SUDBURY -- After delays because of the COVID-19 pandemic, Health Sciences North is ready to resume elective surgeries, the hospital said Tuesday.

Before the pandemic began, the waitlist for non-urgent surgeries at the hospital in Sudbury sat at 3,500 people.

“After wave one, because non-urgent surgeries were being rescheduled, our surgical waitlist peaked at 4,200 patients,” said HSN CEO Dominic Giroux.

Giroux said thanks to efforts made from October to March, with the hospital conducting surgeries seven days a week, the hospital was able to get that list down to 4,000 people. However, due to the provincial stay-at-home order imposed in April, the hospital could only operate at 60 per cent of its historical volume.

“Now that hospitals can again schedule non-urgent surgeries, we plan to reach 80 per cent of historical volumes next week," he said. "I think it’s important to note that cancer and cardiac cases were done through the pandemic, however what we're seeing is that nearly half of our waitlist relates to two of our 10 surgical sub-specialties, being ophthalmology and orthopedics.”

Jane Pascoe broke her ankle in February 2020 and it has been a long road to recovery. She already had one surgery since the injury happened, but she’s been waiting for an ankle replacement. Even though she's excited for her name to come up on the waitlist, she admitted it’s stressful.

“You don’t realize how stressful it is until you are in that situation," Pascoe said. "I know once they call me for surgery I have a 10-day quarantine … The last time I only had about 16 hours' notice that I was going into surgery. If I only get a day's notice, it means I have to do everything that day. Because the next day I have to go into quarantine.”

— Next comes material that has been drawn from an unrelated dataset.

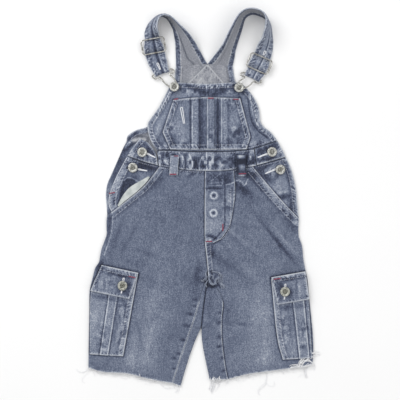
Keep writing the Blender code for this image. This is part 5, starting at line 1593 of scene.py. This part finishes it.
def slider_outline():
    """A rectangle with round corners, in even steps."""
    angle = np.radians(np.arange(0, 360, 7.5) + 1e-3)
    quarter = np.floor(angle / (np.pi / 2))
    corner_x = np.where((quarter == 0) | (quarter == 3), 1, -1) * (SLIDER_WIDTH / 2 - SLIDER_CORNER)
    corner_y = np.where(quarter < 2, 1, -1) * (SLIDER_HEIGHT / 2 - SLIDER_CORNER)
    plan = np.column_stack([corner_x + SLIDER_CORNER * np.cos(angle),
                            corner_y + SLIDER_CORNER * np.sin(angle), 0 * angle])
    return at_lengths(np.vstack([plan, plan[:1]]), np.linspace(0, 1, SLIDER_POINTS + 1))[:-1]


bar_reach = SLIDER_WIDTH / 2 - BAR_SHORT
bar = np.column_stack([np.linspace(-bar_reach, bar_reach, 9), np.zeros(9), np.zeros(9)])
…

Pascoe said it’s important that she has her surgery sooner rather than later, since it was a workplace injury and she worries she won’t be able to return to work before her claim runs out.

Can't wait any longer

“The income replacement portion of my claim runs out in February of next year, so if I’m not healed and back to work, I will have been off two years," she said. "I will not have an EI claim and I will not be eligible for WSIB so I will have zero income.”

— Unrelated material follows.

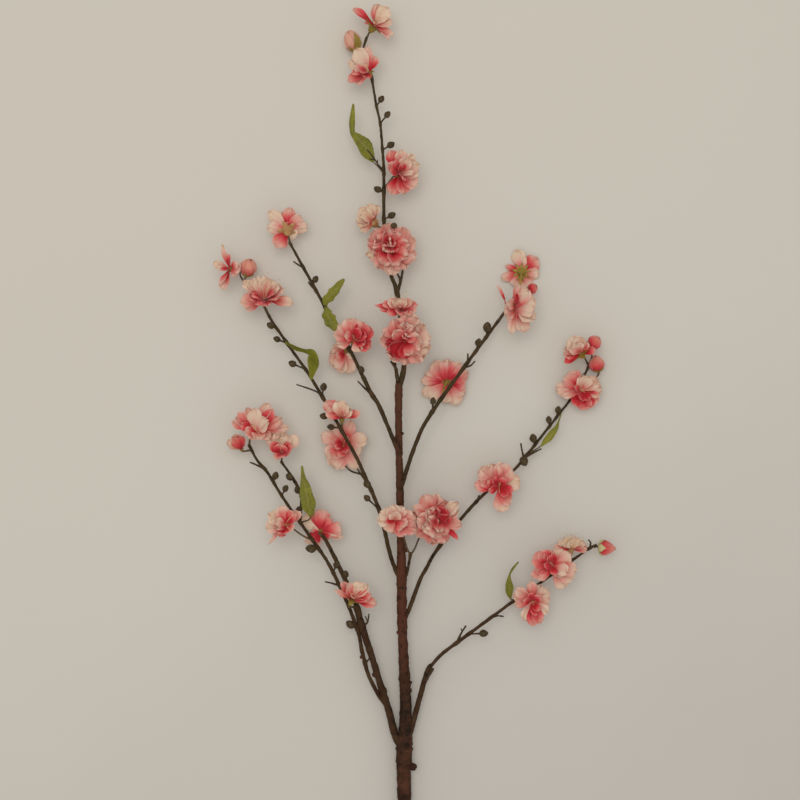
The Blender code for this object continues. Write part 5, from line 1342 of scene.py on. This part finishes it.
def furled_blade(turn, bud_form, spread, top, matrix, material, colours):
    """A petal or sepal of a closed bud, wrapped round it from the foot of the bud.

    top is how far up the bud it reaches. spread holds the half angle it covers at its foot, halfway
    and at its top, and how far out it lies as a share of the bud's own radius there.
    """
    wide, length, pinch = bud_form
    foot_span, mid_span, top_span, outward = spread
    blade = copy_of(PETAL_TEMPLATE)
    for point in blade.data.vertices:
        s, t = point.co.x, (point.co.y + 1) / 2
        height = top * t * (1 - 0.16 * abs(s) ** 3 - 0.03 * math.sin(s * 6 + turn))
        near, far, share = ((foot_span, mid_span, t * 2) if t < 0.5
                            else (mid_span, top_span, t * 2 - 1))
        side = math.sin(math.pi * (0.04 + height * 0.93) ** pinch) ** (0.6 if pinch > 1 else 0.8)
        out = wide * side * (outward + 0.07 * s)
        angle = turn + s * (near + (far - near) * share)
        point.co = on_frame(matrix @ Vector((out * math.cos(angle), out * math.sin(angle),
                                             height * length)))
    colour_points(blade, colours)
    blade.data.materials.append(material)
    return blade


def build_egg(name, spec):
    """A closed bud: furled petals wrapped round each other, held by the sepals of its calyx."""
    facing = Vector(spec["to"]).normalized()
    matrix = aim(Vector(spec["at"]), facing, 30)
    wide, length = spec["wide"], spec["r"]
    redness, cream, pinch, cap, right = BUD_LOOKS[name]
    form = (wide, length, pinch)
    rng = random.Random(name)
    blades = [furled_blade(k * 2.4, form, (0.85, 1.3, 1.1, 1 + 0.05 * math.sin(k * 2.1)), 1.0,
                           matrix, BUD_ROSE, (redness + rng.uniform(-0.2, 0.2), cream, k * 3.0))
              for k in range(6)]
    green = CALYX_COLOURS[DETAILS.get(name, {}).get("calyx", "yellow")]
    turns = [math.tau * k / 5 for k in range(5)]
    sides = [matrix.to_3x3() @ Vector((math.cos(a), math.sin(a), 0)) for a in turns]
    longest = max(range(5), key=lambda k: sides[k].x + 0.6 * sides[k].z)
    for k, turn in enumerate(turns):
        reach = right if k == longest else cap * rng.uniform(0.85, 1.0)
        blades.append(furled_blade(turn, form, (0.66, 0.5, 0.06, 1.13), reach, matrix, green,
                                   (0, 0, k)))
    body = join(name + "_petals", blades)
    apply_modifier(body, "SOLIDIFY", thickness=PETAL_THICKNESS * MM, offset=0)
    core = bud_template(name + "_core", BUD_ROSE, 0, 3, pinch, 0.6 if pinch > 1 else 0.8)
    colour_points(core, (redness, cream, 3.0))
    place(core, matrix @ Matrix.Diagonal((wide * 0.88, wide * 0.88, length * 0.93, 1)))
    bpy.ops.mesh.primitive_uv_sphere_add(segments=10, ring_count=6, radius=1)
    knob = bpy.context.object
    knob.data.materials.append(green)
    place(knob, matrix @ Matrix.Translation((0, 0, 0.8)) @ Matrix.Diagonal((1.9, 1.9, 1.7, 1)))
    made = join(name.replace("bud", "closed_bud"), [body, core, knob])
    smooth(made, 60)
    return made


def build_leaf(name, spec):
    """A leaf as one thin blade, folded along its midrib, with a waved and toothed edge."""
    path = smooth_path(spec["rib"], 0.4)
    bpy.ops.mesh.primitive_grid_add(x_subdivisions=LEAF_COLUMNS, y_subdivisions=LEAF_ROWS,
                                    size=2, calc_uvs=True)
    leaf = bpy.context.object
    ragged = spec.get("ragged", LEAF_RAGGED)
    crease = spec.get("crease", LEAF_CREASE)
    for point in leaf.data.vertices:
        s, t = point.co.x, (point.co.y + 1) / 2
        at = t * (len(path) - 1)
        k = min(int(at), len(path) - 2)
        knot = path[k].lerp(path[k + 1], at - k)
        run = (path[min(k + 2, len(path) - 1)].xyz - path[max(k - 1, 0)].xyz).normalized()
        side = Vector((run.y, -run.x, 0)).normalized()
        teeth = abs(math.sin(t * 46)) + math.sin(t * 21 + 2 * s)
        half = max(knot.w, 0.25) * (1 + ragged * teeth * abs(s) * (1 - t))
        fold = crease * half * abs(s) + 0.1 * half * math.sin(t * 17 + s * 2) * s * s
        point.co = on_frame(knot.xyz + side * half * s + Vector((0, 0, fold)))
    if name.startswith("petal"):
        leaf.data.materials.append(PETAL_PINK)
        colour_points(leaf, (0.5, 0.0, 3.0))
    else:
        leaf.data.materials.append(LEAF_GREEN)
    apply_modifier(leaf, "SOLIDIFY", thickness=LEAF_THICKNESS * MM, offset=0)
    smooth(leaf, 60)
    leaf.name = name.replace("leaf", "green_leaf").replace("petal_loose", "stray_petal")
    return leaf


def finish_piece(piece, slot, *nodes):
    """Keeps a piece inside the size of the solids, hangs it on the root body and hides the nodes it
    stands for.
    """
    low, high = CAD_BOX
    for point in piece.data.vertices:
        point.co = [min(max(value, least), most) for value, least, most in zip(point.co, low, high)]
    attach(piece, "root")
    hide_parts(*nodes)


# --- Room, light and camera --------------------------------------------------------------------


def add_area(name, place_at, target, size, power, colour):
    """A round soft light that shines from one point towards another."""
    light = bpy.data.lights.new(name, "AREA")
    light.shape = "DISK"
    light.size = size
    light.energy = power
    light.color = colour
    lamp = bpy.data.objects.new(name, light)
    lamp.location = place_at
    lamp.rotation_euler = (Vector(target) - Vector(place_at)).to_track_quat("-Z", "Y").to_euler()
    bpy.context.scene.collection.objects.link(lamp)


def build_floor():
    """The pale floor, with painted shade that darkens it a little to the lower right."""
    bpy.ops.mesh.primitive_plane_add(size=6)
    floor = bpy.context.object
    floor.name = "floor"
    made, tree, shader = new_material("floor_paint", 0.9)
    place_on = add_node(tree, "ShaderNodeTexCoord").outputs["Object"]
    right, up, _ = add_node(tree, "ShaderNodeSeparateXYZ", {"Vector": place_on}).outputs
    # Painted shade: the floor's colour darkens towards the lower right, as if the light fell off there.
    painted_shade = math_node(tree, "SUBTRACT", math_node(tree, "MULTIPLY", right, 0.6), up)
    painted_shade = math_node(tree, "MULTIPLY_ADD", painted_shade, 0.75, 0.5)
    cloud = math_node(tree, "MULTIPLY_ADD", mottle(tree, 1.6, 5), 0.6, -0.3)
    painted_shade = math_node(tree, "ADD", painted_shade, cloud, clamp=True)
    colour = ramp(tree, painted_shade, (0.0, tone(212, 206, 194)), (0.5, tone(210, 204, 194)),
                  (1.0, tone(196, 191, 184)))
    tree.links.new(colour, shader.inputs["Base Color"])
    floor.data.materials.append(made)


def light_room():
    """A pale room all round and one large soft lamp above."""
    world = bpy.data.worlds.new("room")
    bpy.context.scene.world = world
    world.use_nodes = True
    back = world.node_tree.nodes["Background"]
    back.inputs["Color"].default_value = (1.0, 0.985, 0.96, 1)
    back.inputs["Strength"].default_value = 0.62
    add_area("soft_key", (-0.2, 0.4, 2.3), (0, 0, 0), 1.7, 15.8, (1.0, 0.97, 0.92))
    bpy.context.scene.view_settings.view_transform = "Standard"


def place_camera():
    """The camera, which looks straight down."""
    camera = bpy.data.cameras.new("camera")
    camera.lens = 60
    camera.sensor_width = 36
    camera.clip_end = 20
    holder = bpy.data.objects.new("camera", camera)
    bpy.context.scene.collection.objects.link(holder)
    holder.location = (*on_frame((*CAMERA_OVER, 0)).xy, CAMERA_HEIGHT)
    bpy.context.scene.camera = holder


# --- The sprig ---------------------------------------------------------------------------------

PETAL_TEMPLATE = flat_petal()
STAMEN_THREAD, ANTHER_BALL = stamen_template()

for piece in (build_wood(), build_twigs(), build_dark_buds(), build_stalks()):
    finish_piece(piece, "wood", "wood")
for flower, spec in FLOWERS.items():
    finish_piece(build_flower(flower, spec, PETAL_PINK), "petal", flower)
for bud, spec in BUDS.items():
    if spec["kind"] == "egg":
        finish_piece(build_egg(bud, spec), "bud", bud)
    else:
        finish_piece(build_flower(bud, spec, BUD_ROSE), "bud", bud)
for leaf_name, spec in LEAVES.items():
    loose_petal = leaf_name.startswith("petal")
    finish_piece(build_leaf(leaf_name, spec), "petal" if loose_petal else "leaf", leaf_name)
for template in (PETAL_TEMPLATE, STAMEN_THREAD, ANTHER_BALL):
    bpy.data.objects.remove(template)

build_floor()
light_room()
place_camera()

While the hospital is working hard to get its historical volume back up to 100 per cent by mid-June, Giroux said it’s important to remember we aren’t out of the woods yet when it comes to COVID cases.

“While we’ve seen great progress over the past month in Ontario in terms of the number of active cases of COVID-19 and with regards to hospitalizations, we still have today 689 COVID patients in ICUs in Ontario, including 22 in the north," he said.

"So that’s 40 per cent more patients in ICUs with COVID in the province than we had, for instance, when the stay-at-home order was issued by the province in early April.”

Giroux said there are no plans in place as of now to welcome more critical care COVID patients to the hospital, however staff are on standby should the situation change.